Abstract

Abstract:

Although present tense in form, the verb ἀγαλλιᾶσθε in 1 Pet 1:6 is read contextually with future reference by commentators and translators who distinguish between present grieving and future rejoicing. This interpretation of 1 Pet 1:6 dominated until the Reformation, when John Calvin and Conrad Horneius argued that the present tense form of ἀγαλλιᾶσθε takes precedence over the context. Their reading assumes that the recipients of this letter simultaneously experience rejoicing and grieving, and Calvin and Horneius appealed to the experience of their sixteenth-century readers for proof that humans can have such conflicting emotions.

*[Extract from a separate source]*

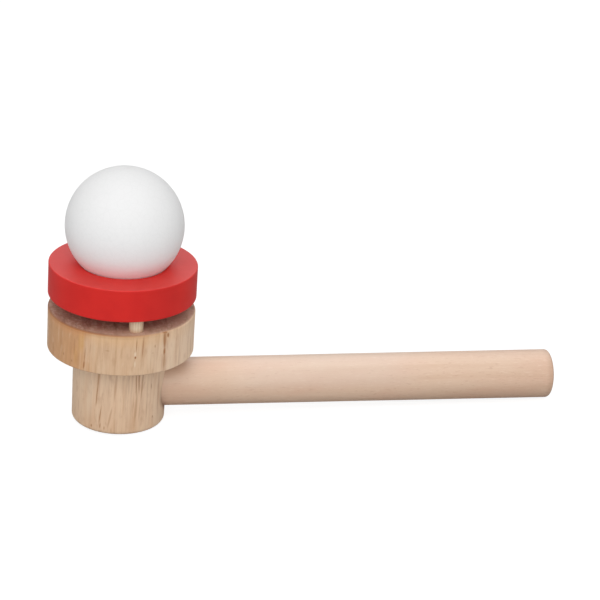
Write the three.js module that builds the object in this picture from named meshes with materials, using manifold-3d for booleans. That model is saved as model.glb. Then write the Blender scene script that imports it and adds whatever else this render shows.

In this article, I evaluate this assumption by examining ancient discussions of the emotions that treat joy and grief as opposites, with the former as pleasurable and the latter as painful. I demonstrate that these emotions cannot be experienced simultaneously according to ancient physiology. I also evaluate the tendency to read ἀγαλλιᾶσθε with present reference by examining ancient consolatory etiquette and conclude that informing these grieving recipients at the beginning of the letter that they are rejoicing would be inappropriate and contrary to consolatory etiquette, theory, and practice. Even though almost all recent Petrine commentators follow Calvin and Horneius in reading ἀγαλλιᾶσθε in reference to present rejoicing, I demonstrate that ancient physiology and consolatory etiquette support the pre-Reformation reading of this verb in reference to future rejoicing.